I never said it was the only factor in suicide rates, that’d be silly of me which I do try to avoid believe it or not. I’m simply stating the hardly arguable fact that it’s a lot easier to go “ah, shit” boom dead than the vast majority of suicide methods, not to mention less scary, more efficient, possibly less traumatic to third parties.
And yes, I do think that magically vanishing US guns would put you even further away in the suicide death toll by simple virtue of tweaking the death toll of impulsive gun suicides. Why wouldn’t it not ?

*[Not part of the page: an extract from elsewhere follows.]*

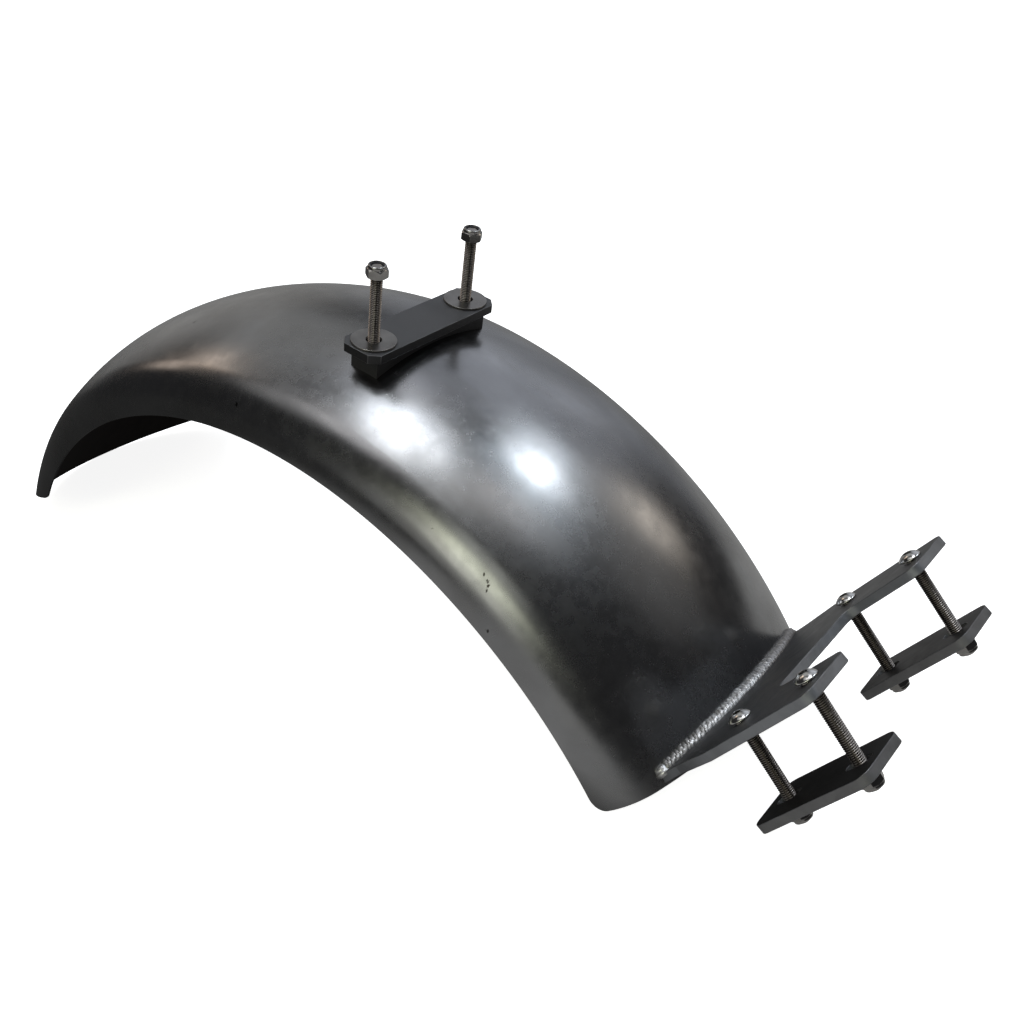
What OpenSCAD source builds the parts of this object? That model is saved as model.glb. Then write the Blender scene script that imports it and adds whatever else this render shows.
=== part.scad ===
// Rear fender for a custom motorcycle: a crowned steel shell that stands on its own two ends,
// a clamp bracket welded on at the front end, and a seat-frame plate with two long bolts on top.
// The design frame has the wheel axis along Y at the origin and the two top bolts along +Z.
// The finished part is then turned and lifted so that both ends of the arch stand on Z = 0.

/* [Fender shell] */
// Outside radius of the crown about the wheel axis
crown_r = 408; // [370:1:440]
// Overall width over the side walls
fender_w = 220; // [200:1:240]
// Radius of the crown across the width
crown_arc_r = 190; // [170:1:230]
// Radius of the rounded shoulders
shoulder_r = 40; // [34:1:46]
// Thickness of the sheet
sheet_t = 2; // [1.2:0.1:3]
// Arc from the top bolts back to the tip
tip_deg = 74.9; // [66:0.1:80]
// Arc from the top bolts forward to the bracket end
front_deg = 47.6; // [42:0.1:54]
// Arc by which the tip is cut back at the side walls
tip_cut_deg = 9.8; // [4:0.1:12]
// Corner radius of the side walls at the tip
tip_corner_r = 14; // [6:1:24]
// Corner radius of the side walls at the bracket end
front_corner_r = 10; // [4:1:20]

/* [Top plate and bolts] */
// Distance between the two top bolts
stud_pitch = 90; // [80:1:100]
// Height of the exposed thread above the washer
stud_h = 44; // [30:1:60]
// Length of the top plate across the fender
top_plate_l = 122; // [116:1:134]
// Width of the top plate along the fender
top_plate_w = 33; // [32:1:44]
// Thickness of the top plate
top_plate_t = 6; // [4:0.5:8]
// Chamfer on the corners of the top plate
top_plate_chamfer = 6; // [2:0.5:8]
// Thickness of the rubber pad over the crown line
pad_t = 6; // [3:0.5:10]
// How far the pad stands back from the long edges of the top plate
pad_inset = 5; // [1:0.5:7]
// How far the pad stands back from the ends of the top plate
pad_end_inset = 8; // [2:0.5:9]
// Outside diameter of the large washers
washer_d = 30; // [24:1:32]
// Thickness of the large washers
washer_t = 1.5; // [1:0.1:2]
// Outside diameter of the washers under the bolt heads inside the shell
inner_washer_d = 24; // [18:1:28]
// Diameter of the holes that the top bolts pass through
stud_hole_d = 10.5; // [9.5:0.1:11.5]

/* [Clamp bracket] */
// Thickness of the bracket
bracket_t = 6; // [4:0.5:8]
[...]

Because it does nothing to address the reasons WHY people commit suicide, only addresses a method used. Hard to believe that anyone, you included could think such a thing was possible, as it seems a fairly unbelievable idea to me. Turning it around, why would it? Just taking a method away, but not doing anything at all to address the causation, why WOULD it have such a dramatic effect, taking us from the middle of the pack wrt industrialized nations and suicides to the bottom of the list? Americans really strike you as stress free and well adjusted without underlying issues affecting, say, the French people? :dubious: And it’s only, or even mostly guns and gun access that is keeping us from being at the very bottom of the list??
I don’t think that 3D printing is going to be a serious issue wrt guns. More probably, besides just the sheer numbers we are talking about, would be similar to the drug issue…i.e., you can illegally ship in a lot of banned things, as the drug cartels could tell you. Including guns. If there is a market, there is a will.
In that case, forget guns and just legalize drugs. The inventive to acquire/import guns in quantity just to use them in a crime once and discard them immediately should fall accordingly.